I, Phyllis Pittman, herewith tender and proffer my resignation as Keeper of the World.
You may ask what exactly does being Keeper of the World entail? Well, I will enlighten you. It means that if a bird falls to the ground, you somehow feel responsible (not compassion, responsibility) for picking it up, restoring it to health, and building a nest for it, while it sits on a branch watching your labor and eating a big bowl of fresh worms (that you dug up for it).
Now this may closely resemble God’s job, except that He figures any self-respecting bird will build its own nest and capture its own worms. This realization is one of the reasons I finally decided to officially resign.
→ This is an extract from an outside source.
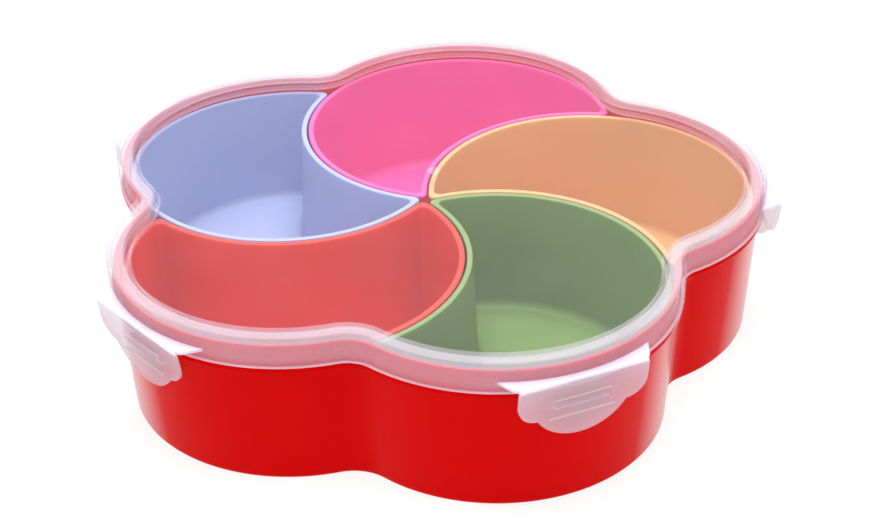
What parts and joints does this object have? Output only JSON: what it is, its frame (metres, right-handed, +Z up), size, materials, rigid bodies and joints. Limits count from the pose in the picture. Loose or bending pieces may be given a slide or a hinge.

I know that I alluded to my resignation in recent writings. I really thought I had stepped down. But then I saw this Need. It was not my place to meet the Need; not my job to meet the Need; it was not even requested or expected by anyone that I meet the Need. But I was, after all, until recently the KOW (now that is an unfortunate acronym). So I stepped in. Kind of like a guest appearance.
Quickly realizing that I had overextended myself, I began to stress. My anxiety increased when I saw that my intervention actually created a hardship for the person I was trying to help. Now what to do? If I tried to extricate myself from the middle of other people’s business, the first person would be better off, but another party would be negatively affected. Why didn’t I just listen, nod, and sympathize and leave them to work it out for themselves? Because I have been the KOW for so long, trying to quit cold turkey did not work. Apparently, I need KOW Anonymous. Some form of accountability for quitting and staying clean. Thus, my official abdication.
Everything to do with the Need worked out, but that was the last act in my capacity as KOW. As mother, daughter, sister, and friend, I will be glad to assist my loved ones in any way that is both reasonable and requested. I will not, however, feel that I and I alone must solve everyone’s scheduling conflicts, budgetary issues, childrearing questions (that no one actually asked me), or social life. Yes, grandchildren, take that long sigh of relief. I will listen and be there for you, but I will not presume that I must solve all your problems or even tell you how to go about it.
What will life be like as a civilian? I don’t know. I’ve only been among the ranks of the enlisted for one day. I did, however, manage to only listen when my daughter was telling me about a problem she had. I was caring and concerned, but I did not run out and rearrange both my life and hers to see that everything was taken care of. It was very freeing for me. I just kept repeating, “Not my job. Not my job.” I think she was chanting it with me, but it sounded strangely like, “Oh, thank God. Oh, thank God.”